§ Problem details
Filter the listing and keep only the lines with the word "from".

§ Given data
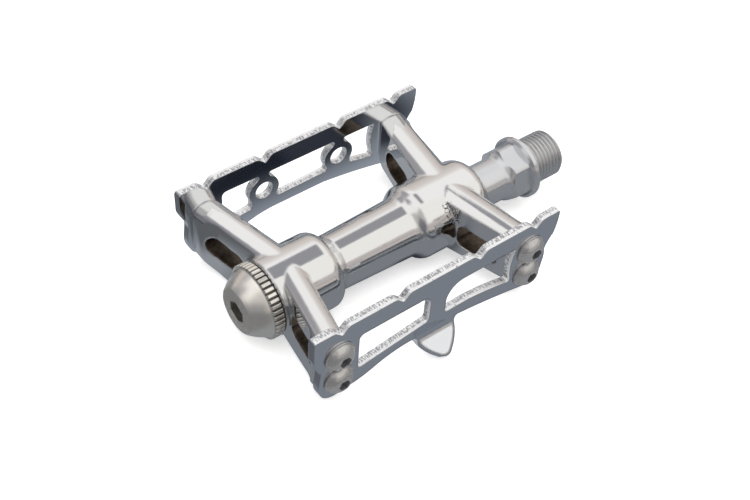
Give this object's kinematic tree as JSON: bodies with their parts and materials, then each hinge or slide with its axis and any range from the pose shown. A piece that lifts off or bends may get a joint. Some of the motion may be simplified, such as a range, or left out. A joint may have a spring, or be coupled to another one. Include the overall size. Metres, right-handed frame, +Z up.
{
  "type": "track pedal",
  "caption": "Track pedal for a left crank: polished body with hollow arms, two toothed side plates, flip tab, knurled dust cap and a threaded axle that spins on loose balls.",
  "frame": {"origin": "on the axle's axis, at the flange face that seats against the crank", "axes": "+X along the axle towards the crank, +Y towards the front side plate, +Z up"},
  "size_m": [0.1111, 0.0727, 0.0284],
  "materials": {
    "body": "polished",
    "plate": "satin anodised",
    "axle": "turned",
    "cap": "satin",
    "ring": "matte",
    "seal": "matte",
    "screw": "satin",
    "race": "ground",
    "small_steel": "plated",
    "ball": "polished"
  },
  "bodies": {
    "axle": {"axle": "axle", "adjusting_cone": "race", "lock_washer": "small_steel", "lock_nut": "small_steel"},
    "pedal": {"pedal_body": "body", "rear_plate": "plate", "front_plate": "plate", "rear_outboard_upper_screw": "screw", "rear_outboard_lower_screw": "screw", "rear_inboard_upper_screw": "screw", "rear_inboard_lower_screw": "screw", "front_outboard_upper_screw": "screw", "front_outboard_lower_screw": "screw", "front_inboard_upper_screw": "screw", "front_inboard_lower_screw": "screw", "inboard_cup": "race", "outboard_cup": "race", "inboard_seal": "seal", "inboard_cover": "body", "dust_cap": "cap", "dust_cap_ring": "ring"},
    "inboard_ball_row": {"inboard_ball_01": "ball", "inboard_ball_02": "ball", "inboard_ball_03": "ball", "inboard_ball_04": "ball", "inboard_ball_05": "ball", "inboard_ball_06": "ball", "inboard_ball_07": "ball", "inboard_ball_08": "ball", "inboard_ball_09": "ball", "inboard_ball_10": "ball", "inboard_ball_11": "ball", "inboard_ball_12": "ball"},
    "outboard_ball_row": {"outboard_ball_01": "ball", "outboard_ball_02": "ball", "outboard_ball_03": "ball", "outboard_ball_04": "ball", "outboard_ball_05": "ball", "outboard_ball_06": "ball", "outboard_ball_07": "ball", "outboard_ball_08": "ball", "outboard_ball_09": "ball", "outboard_ball_10": "ball", "outboard_ball_11": "ball"}
  },
  "joints": [
    {"name": "pedal_spin", "type": "hinge", "parent": "axle", "child": "pedal", "pos_m": [-0.05, 0, 0], "axis": [1, 0, 0], "continuous": true},
    {"name": "inboard_balls_orbit", "type": "hinge", "parent": "axle", "child": "inboard_ball_row", "pos_m": [-0.024, 0, 0], "axis": [1, 0, 0], "continuous": true},
    {"name": "outboard_balls_orbit", "type": "hinge", "parent": "axle", "child": "outboard_ball_row", "pos_m": [-0.0836, 0, 0], "axis": [1, 0, 0], "continuous": true}
  ],
  "couplings": [
    {"joint": "inboard_balls_orbit", "follows": "pedal_spin", "ratio": 0.585},
    {"joint": "outboard_balls_orbit", "follows": "pedal_spin", "ratio": 0.5935}
  ]
}
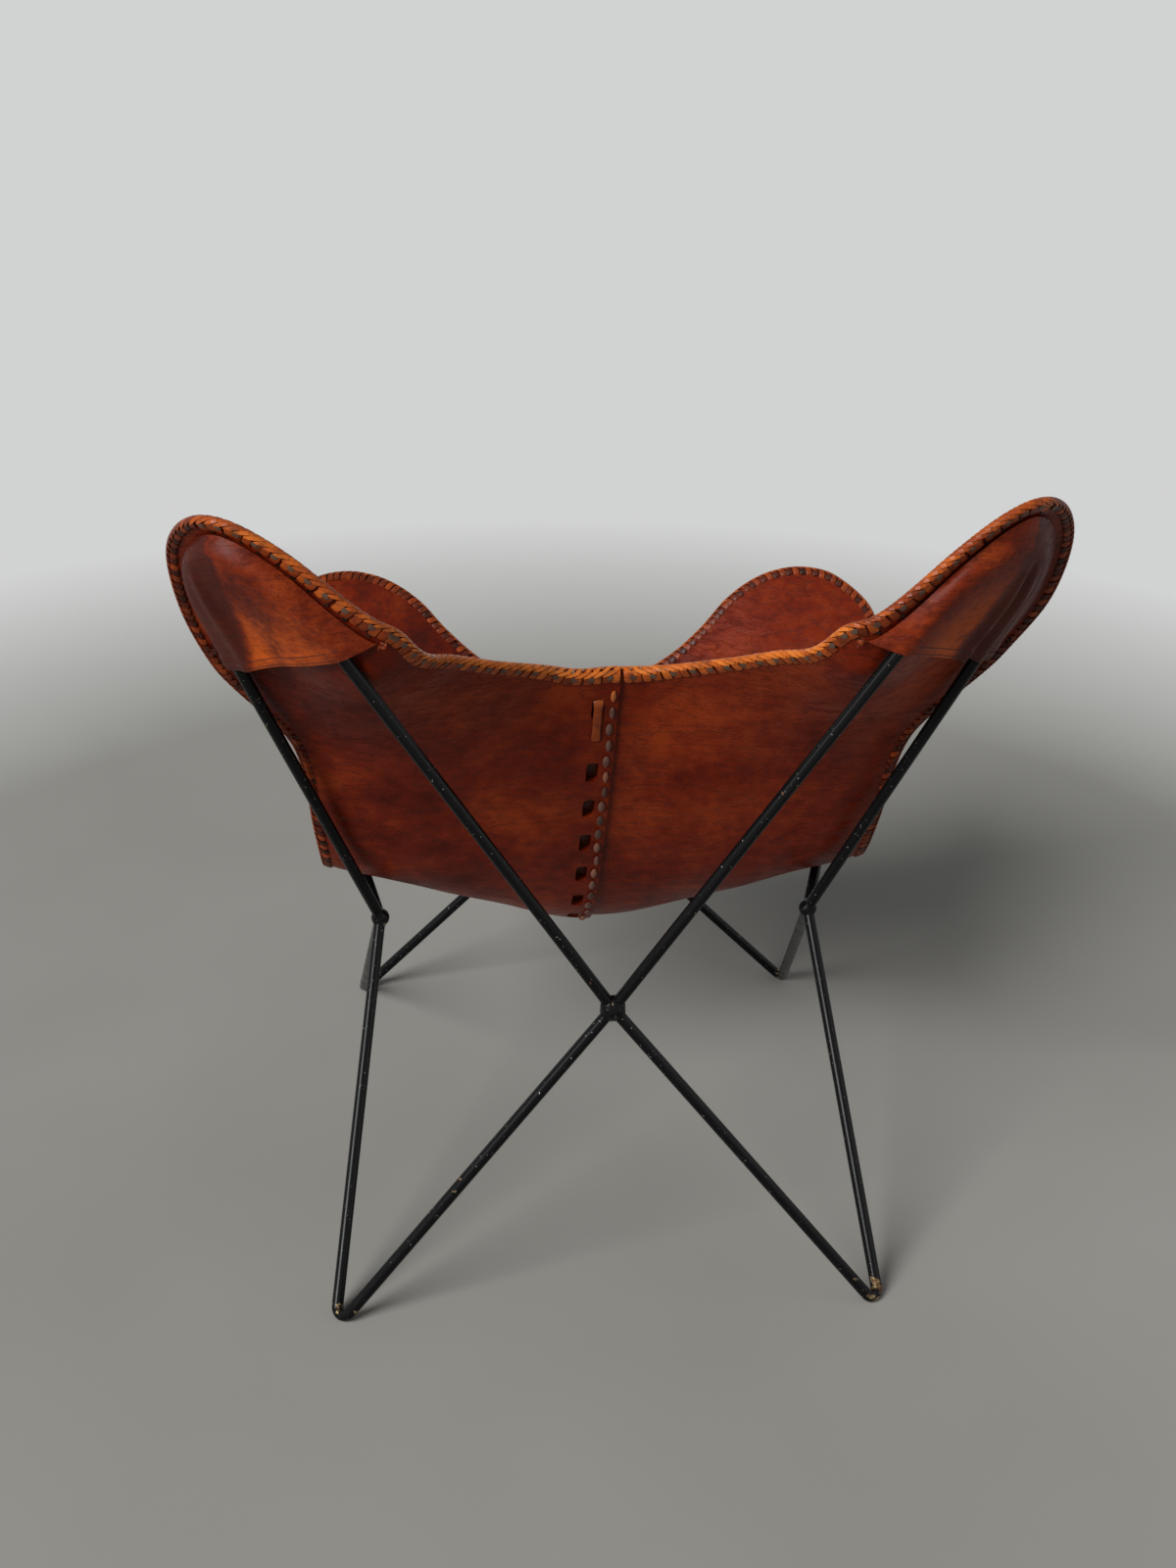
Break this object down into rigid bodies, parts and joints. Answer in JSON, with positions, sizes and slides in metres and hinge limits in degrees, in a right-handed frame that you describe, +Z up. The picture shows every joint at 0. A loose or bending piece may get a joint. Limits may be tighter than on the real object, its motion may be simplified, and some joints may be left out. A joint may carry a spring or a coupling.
{
  "type": "butterfly sling chair",
  "caption": "Butterfly chair: a bent and welded round-rod frame with a laced leather sling in overlapping halves, hung from four ears by corner pockets.",
  "frame": {"origin": "middle of the chair's footprint box, on the floor", "axes": "+Z up from the floor; the sitter faces -Y, so the tall back ears are towards +Y; +X is on the left of someone who stands behind the chair"},
  "size_m": [0.8128, 0.7258, 0.8595],
  "materials": {
    "painted_steel": "gloss black paint, chipped and worn at the feet",
    "saddle_leather": "waxed reddish-brown hide, mottled and creased",
    "pocket_leather": "dark glossy brown hide with a double-stitched hem",
    "lacing_leather": "tan flat thong, whip-laced",
    "thong_leather": "tan flat thong",
    "stitch_cord": "waxed grey-brown cord"
  },
  "bodies": {
    "root": {"back_leg_bend_left": "painted_steel", "front_leg_bend_left": "painted_steel", "back_ear_rod_left": "painted_steel", "front_ear_rod_left": "painted_steel", "side_weld_knuckle_left": "painted_steel", "back_leg_bend_right": "painted_steel", "front_leg_bend_right": "painted_steel", "back_ear_rod_right": "painted_steel", "front_ear_rod_right": "painted_steel", "side_weld_knuckle_right": "painted_steel", "back_weld_knuckle": "painted_steel", "front_weld_knuckle": "painted_steel", "sling_panel_left": "saddle_leather", "sling_panel_right": "saddle_leather", "back_pocket_left": "pocket_leather", "front_pocket_left": "pocket_leather", "back_pocket_right": "pocket_leather", "front_pocket_right": "pocket_leather", "edge_lacing_back": "lacing_leather", "edge_lacing_front": "lacing_leather", "edge_lacing_back_ear_left": "lacing_leather", "edge_lacing_side_left": "lacing_leather", "edge_lacing_front_ear_left": "lacing_leather", "edge_lacing_back_ear_right": "lacing_leather", "edge_lacing_side_right": "lacing_leather", "edge_lacing_front_ear_right": "lacing_leather", "spine_strap": "thong_leather", "spine_stitching": "stitch_cord"}
  },
  "joints": []
}
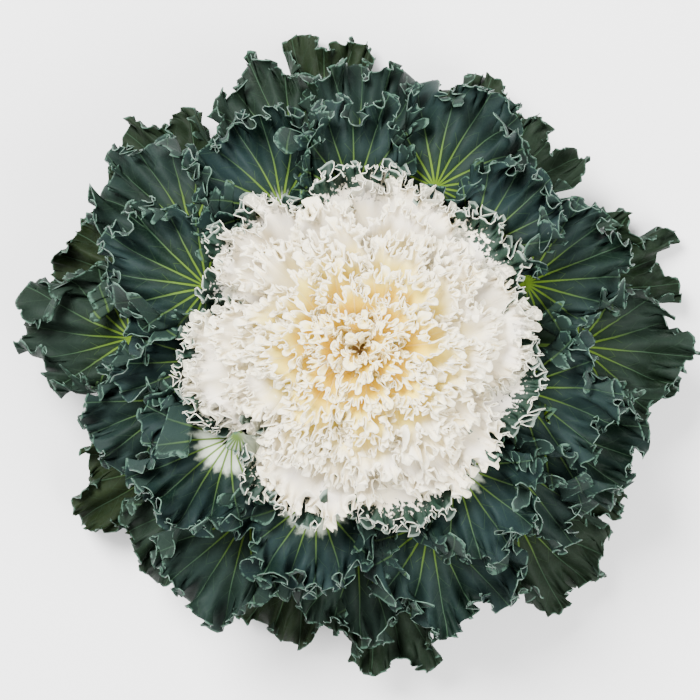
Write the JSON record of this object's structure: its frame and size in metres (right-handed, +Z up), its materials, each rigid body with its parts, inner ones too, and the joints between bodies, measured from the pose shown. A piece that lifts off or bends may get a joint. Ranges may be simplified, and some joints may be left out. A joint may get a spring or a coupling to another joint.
{
  "type": "ornamental kale plant",
  "caption": "Frilled ornamental kale head: a dense white and cream heart in a rosette of blue-green ruffled leaves, cut at the stem and resting on it.",
  "frame": {"origin": "centre of the stem's cut face, on the surface the head rests on", "axes": "+Z up along the stem, +X to the picture's right, +Y to the picture's top"},
  "size_m": [0.3222, 0.3062, 0.1421],
  "materials": {
    "stem": "matt green bark",
    "green_leaf": "waxy leaf with a grey-blue bloom",
    "white_leaf": "soft matt leaf",
    "cream_leaf": "soft matt leaf"
  },
  "bodies": {
    "root": {"green_leaf_01": "green_leaf", "green_leaf_02": "green_leaf", "green_leaf_03": "green_leaf", "green_leaf_04": "green_leaf", "green_leaf_05": "green_leaf", "green_leaf_06": "green_leaf", "green_leaf_07": "green_leaf", "green_leaf_08": "green_leaf", "green_leaf_09": "green_leaf", "green_leaf_10": "green_leaf", "green_leaf_11": "green_leaf", "green_leaf_12": "green_leaf", "green_leaf_13": "green_leaf", "green_leaf_14": "green_leaf", "green_leaf_15": "green_leaf", "green_leaf_16": "green_leaf", "green_leaf_17": "green_leaf", "green_leaf_18": "green_leaf", "green_leaf_19": "green_leaf", "green_leaf_20": "green_leaf", "green_leaf_21": "green_leaf", "green_leaf_22": "green_leaf", "green_leaf_23": "green_leaf", "green_leaf_24": "green_leaf", "green_leaf_25": "green_leaf", "green_leaf_26": "green_leaf", "green_leaf_27": "green_leaf", "green_leaf_28": "green_leaf", "green_leaf_29": "green_leaf", "green_leaf_30": "green_leaf", "green_leaf_31": "green_leaf", "green_leaf_32": "green_leaf", "green_leaf_33": "green_leaf", "green_leaf_34": "green_leaf", "heart_centre": "cream_leaf", "heart_middle": "white_leaf", "stem": "stem", "white_leaf_high_01": "white_leaf", "white_leaf_high_02": "white_leaf", "white_leaf_high_03": "white_leaf", "white_leaf_high_04": "white_leaf", "white_leaf_high_05": "white_leaf", "white_leaf_high_06": "white_leaf", "white_leaf_low_01": "white_leaf", "white_leaf_low_02": "white_leaf", "white_leaf_low_03": "white_leaf", "white_leaf_low_04": "white_leaf", "white_leaf_low_05": "white_leaf", "white_leaf_low_06": "white_leaf", "white_leaf_low_07": "white_leaf"}
  },
  "joints": []
}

§ Complete response
Give this object's kinematic tree as JSON: bodies with their parts and materials, then each hinge or slide with its axis and any range from the pose shown. A piece that lifts off or bends may get a joint. Some of the motion may be simplified, such as a range, or left out. A joint may have a spring, or be coupled to another one. Include the overall size. Metres, right-handed frame, +Z up.
  "caption": "Butterfly chair: a bent and welded round-rod frame with a laced leather sling in overlapping halves, hung from four ears by corner pockets.",
  "frame": {"origin": "middle of the chair's footprint box, on the floor", "axes": "+Z up from the floor; the sitter faces -Y, so the tall back ears are towards +Y; +X is on the left of someone who stands behind the chair"},
Write the JSON record of this object's structure: its frame and size in metres (right-handed, +Z up), its materials, each rigid body with its parts, inner ones too, and the joints between bodies, measured from the pose shown. A piece that lifts off or bends may get a joint. Ranges may be simplified, and some joints may be left out. A joint may get a spring or a coupling to another joint.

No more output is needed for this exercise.